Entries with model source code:
⟨

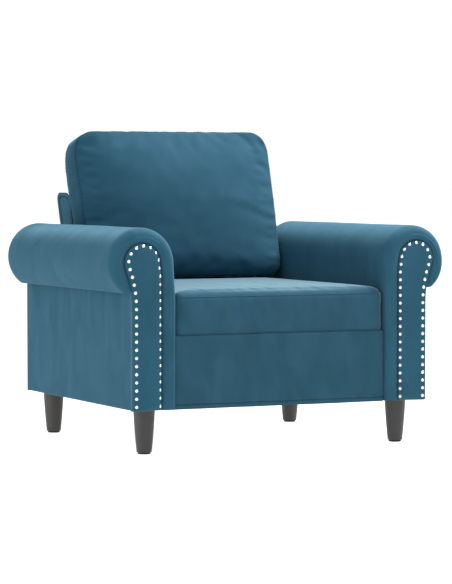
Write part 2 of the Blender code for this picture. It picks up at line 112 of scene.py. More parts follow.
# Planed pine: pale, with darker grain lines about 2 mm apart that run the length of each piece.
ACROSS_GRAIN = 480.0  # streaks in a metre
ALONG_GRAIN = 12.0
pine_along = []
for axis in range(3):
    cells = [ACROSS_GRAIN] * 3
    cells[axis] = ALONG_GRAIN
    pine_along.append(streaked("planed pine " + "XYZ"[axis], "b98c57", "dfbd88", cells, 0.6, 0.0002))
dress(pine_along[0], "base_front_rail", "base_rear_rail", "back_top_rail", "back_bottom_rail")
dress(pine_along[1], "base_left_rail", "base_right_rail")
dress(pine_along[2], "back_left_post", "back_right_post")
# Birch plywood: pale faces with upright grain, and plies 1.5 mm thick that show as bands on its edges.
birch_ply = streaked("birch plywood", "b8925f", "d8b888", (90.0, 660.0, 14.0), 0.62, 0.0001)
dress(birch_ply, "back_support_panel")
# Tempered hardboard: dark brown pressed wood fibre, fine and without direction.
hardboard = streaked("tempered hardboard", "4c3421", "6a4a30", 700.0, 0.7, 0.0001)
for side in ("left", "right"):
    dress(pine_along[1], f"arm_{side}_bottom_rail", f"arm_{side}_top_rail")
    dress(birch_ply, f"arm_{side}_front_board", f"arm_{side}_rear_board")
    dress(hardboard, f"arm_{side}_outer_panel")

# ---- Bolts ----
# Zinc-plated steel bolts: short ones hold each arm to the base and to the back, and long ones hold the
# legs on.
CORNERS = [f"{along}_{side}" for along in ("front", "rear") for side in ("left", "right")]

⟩
⟨

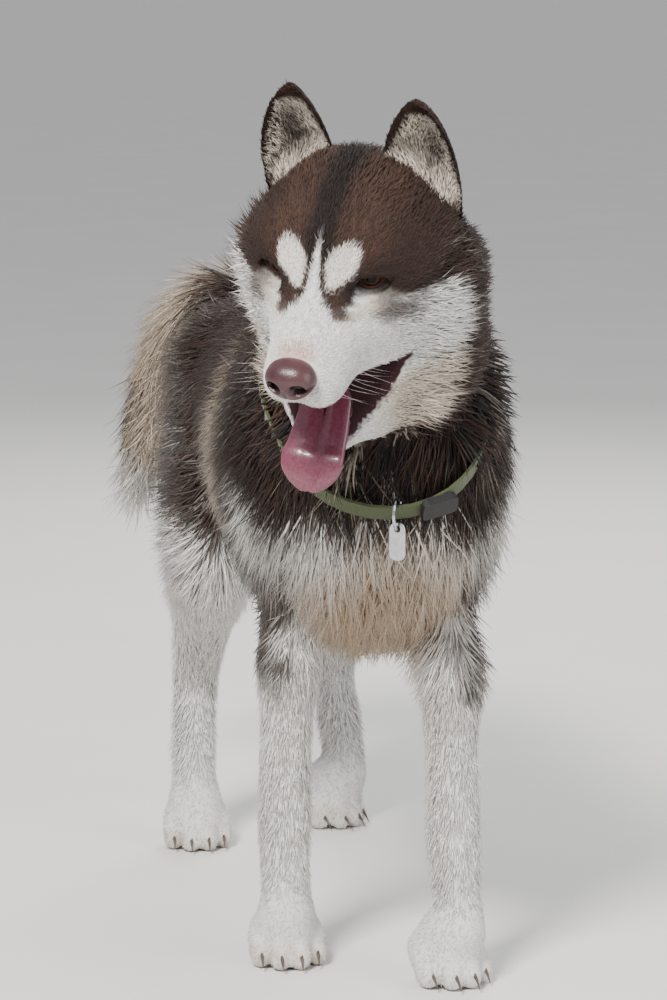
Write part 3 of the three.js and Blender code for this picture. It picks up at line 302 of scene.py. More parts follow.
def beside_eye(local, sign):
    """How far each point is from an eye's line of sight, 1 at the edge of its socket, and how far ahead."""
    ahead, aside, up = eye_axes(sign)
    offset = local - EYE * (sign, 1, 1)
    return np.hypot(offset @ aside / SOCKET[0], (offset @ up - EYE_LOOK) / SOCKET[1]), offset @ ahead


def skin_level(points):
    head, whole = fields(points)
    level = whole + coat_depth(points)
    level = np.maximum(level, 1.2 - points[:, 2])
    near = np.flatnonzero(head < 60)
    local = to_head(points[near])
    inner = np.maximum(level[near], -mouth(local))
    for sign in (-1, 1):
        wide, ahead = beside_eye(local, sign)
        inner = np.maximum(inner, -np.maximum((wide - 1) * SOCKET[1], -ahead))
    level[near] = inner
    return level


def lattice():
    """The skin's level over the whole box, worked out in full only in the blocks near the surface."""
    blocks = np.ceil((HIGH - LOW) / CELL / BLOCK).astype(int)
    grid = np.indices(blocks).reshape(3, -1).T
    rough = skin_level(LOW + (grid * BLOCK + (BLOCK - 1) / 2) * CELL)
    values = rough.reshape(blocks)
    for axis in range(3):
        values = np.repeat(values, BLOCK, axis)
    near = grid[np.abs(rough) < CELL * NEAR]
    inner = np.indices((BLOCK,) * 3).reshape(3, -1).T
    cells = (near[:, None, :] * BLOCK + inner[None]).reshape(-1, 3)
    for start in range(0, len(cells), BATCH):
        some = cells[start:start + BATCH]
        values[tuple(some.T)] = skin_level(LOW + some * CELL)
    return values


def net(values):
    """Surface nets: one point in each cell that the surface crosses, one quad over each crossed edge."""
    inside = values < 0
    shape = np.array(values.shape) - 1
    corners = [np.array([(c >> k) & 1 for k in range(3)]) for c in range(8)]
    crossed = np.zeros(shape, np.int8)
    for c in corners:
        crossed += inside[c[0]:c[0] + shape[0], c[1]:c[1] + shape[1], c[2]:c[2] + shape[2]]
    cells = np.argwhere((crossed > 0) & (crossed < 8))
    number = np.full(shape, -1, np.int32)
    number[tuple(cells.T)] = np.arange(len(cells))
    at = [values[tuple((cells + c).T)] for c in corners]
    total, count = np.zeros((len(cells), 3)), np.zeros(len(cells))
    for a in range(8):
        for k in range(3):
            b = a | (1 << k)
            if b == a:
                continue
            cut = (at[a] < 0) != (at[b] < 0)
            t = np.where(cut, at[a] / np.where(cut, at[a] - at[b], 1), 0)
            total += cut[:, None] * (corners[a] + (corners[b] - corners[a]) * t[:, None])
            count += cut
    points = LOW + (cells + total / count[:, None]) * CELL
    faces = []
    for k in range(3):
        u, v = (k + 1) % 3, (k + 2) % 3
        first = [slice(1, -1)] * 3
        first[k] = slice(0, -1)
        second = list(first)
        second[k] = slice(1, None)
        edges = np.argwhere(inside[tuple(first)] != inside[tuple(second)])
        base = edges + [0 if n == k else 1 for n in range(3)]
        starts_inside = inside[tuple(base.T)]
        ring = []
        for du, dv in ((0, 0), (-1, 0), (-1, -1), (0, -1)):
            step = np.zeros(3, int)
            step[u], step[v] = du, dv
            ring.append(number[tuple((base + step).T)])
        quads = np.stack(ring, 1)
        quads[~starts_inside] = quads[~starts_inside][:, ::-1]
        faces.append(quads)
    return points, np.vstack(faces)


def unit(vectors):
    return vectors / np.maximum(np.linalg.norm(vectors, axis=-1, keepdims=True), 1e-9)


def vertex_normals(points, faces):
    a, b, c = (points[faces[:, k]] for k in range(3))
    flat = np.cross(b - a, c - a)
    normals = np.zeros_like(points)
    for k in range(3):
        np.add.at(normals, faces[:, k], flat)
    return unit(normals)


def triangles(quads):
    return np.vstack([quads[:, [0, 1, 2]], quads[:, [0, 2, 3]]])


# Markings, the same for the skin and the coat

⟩
⟨

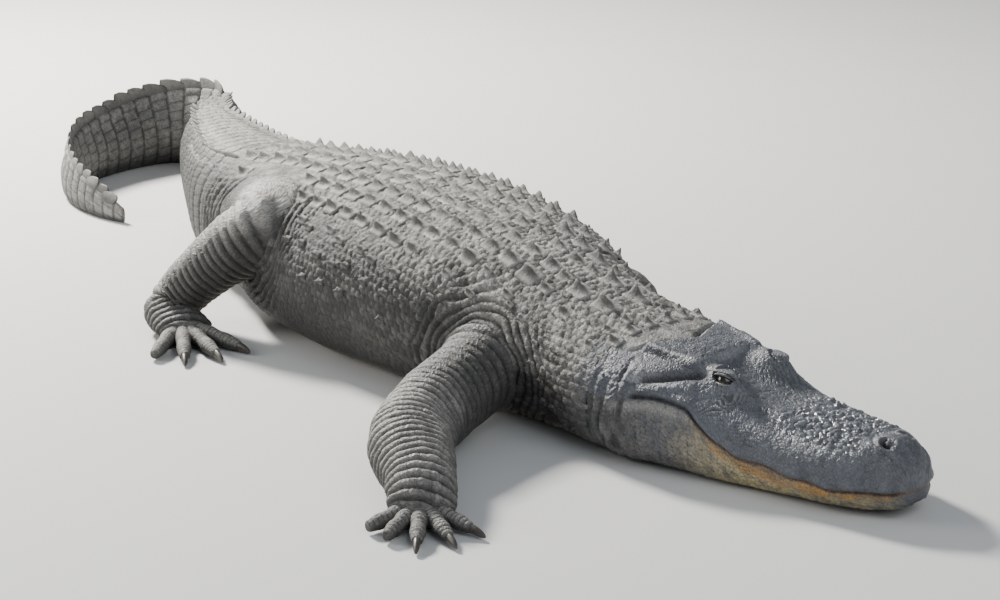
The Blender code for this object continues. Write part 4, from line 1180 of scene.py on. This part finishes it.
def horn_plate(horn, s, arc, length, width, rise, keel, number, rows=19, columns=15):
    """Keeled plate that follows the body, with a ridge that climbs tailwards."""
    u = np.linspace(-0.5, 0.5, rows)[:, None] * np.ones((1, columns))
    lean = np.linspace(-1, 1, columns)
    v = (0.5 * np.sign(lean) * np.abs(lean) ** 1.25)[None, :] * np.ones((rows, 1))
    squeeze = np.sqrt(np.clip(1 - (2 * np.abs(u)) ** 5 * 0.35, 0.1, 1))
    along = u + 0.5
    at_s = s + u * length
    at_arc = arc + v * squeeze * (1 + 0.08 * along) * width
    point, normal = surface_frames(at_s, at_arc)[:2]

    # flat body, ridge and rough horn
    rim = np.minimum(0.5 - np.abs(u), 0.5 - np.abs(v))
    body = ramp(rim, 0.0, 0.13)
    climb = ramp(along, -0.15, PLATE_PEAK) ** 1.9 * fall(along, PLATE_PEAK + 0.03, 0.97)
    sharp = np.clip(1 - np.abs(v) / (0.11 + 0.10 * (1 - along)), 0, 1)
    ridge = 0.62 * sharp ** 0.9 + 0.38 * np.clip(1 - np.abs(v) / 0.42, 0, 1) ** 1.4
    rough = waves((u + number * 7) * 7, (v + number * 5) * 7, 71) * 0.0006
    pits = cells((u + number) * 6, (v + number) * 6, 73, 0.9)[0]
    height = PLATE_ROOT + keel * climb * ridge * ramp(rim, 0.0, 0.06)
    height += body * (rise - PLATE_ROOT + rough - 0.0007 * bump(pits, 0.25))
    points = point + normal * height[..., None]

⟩

BRIEF: Transcribe, exactly and without additions, the lines of the records above, beginning with the line that contains "Write part 3" and ending with the line that contains "return values", both included.

RESPONSE TO THE TASK:
Write part 3 of the three.js and Blender code for this picture. It picks up at line 302 of scene.py. More parts follow.
def beside_eye(local, sign):
    """How far each point is from an eye's line of sight, 1 at the edge of its socket, and how far ahead."""
    ahead, aside, up = eye_axes(sign)
    offset = local - EYE * (sign, 1, 1)
    return np.hypot(offset @ aside / SOCKET[0], (offset @ up - EYE_LOOK) / SOCKET[1]), offset @ ahead


def skin_level(points):
    head, whole = fields(points)
    level = whole + coat_depth(points)
    level = np.maximum(level, 1.2 - points[:, 2])
    near = np.flatnonzero(head < 60)
    local = to_head(points[near])
    inner = np.maximum(level[near], -mouth(local))
    for sign in (-1, 1):
        wide, ahead = beside_eye(local, sign)
        inner = np.maximum(inner, -np.maximum((wide - 1) * SOCKET[1], -ahead))
    level[near] = inner
    return level


def lattice():
    """The skin's level over the whole box, worked out in full only in the blocks near the surface."""
    blocks = np.ceil((HIGH - LOW) / CELL / BLOCK).astype(int)
    grid = np.indices(blocks).reshape(3, -1).T
    rough = skin_level(LOW + (grid * BLOCK + (BLOCK - 1) / 2) * CELL)
    values = rough.reshape(blocks)
    for axis in range(3):
        values = np.repeat(values, BLOCK, axis)
    near = grid[np.abs(rough) < CELL * NEAR]
    inner = np.indices((BLOCK,) * 3).reshape(3, -1).T
    cells = (near[:, None, :] * BLOCK + inner[None]).reshape(-1, 3)
    for start in range(0, len(cells), BATCH):
        some = cells[start:start + BATCH]
        values[tuple(some.T)] = skin_level(LOW + some * CELL)
    return values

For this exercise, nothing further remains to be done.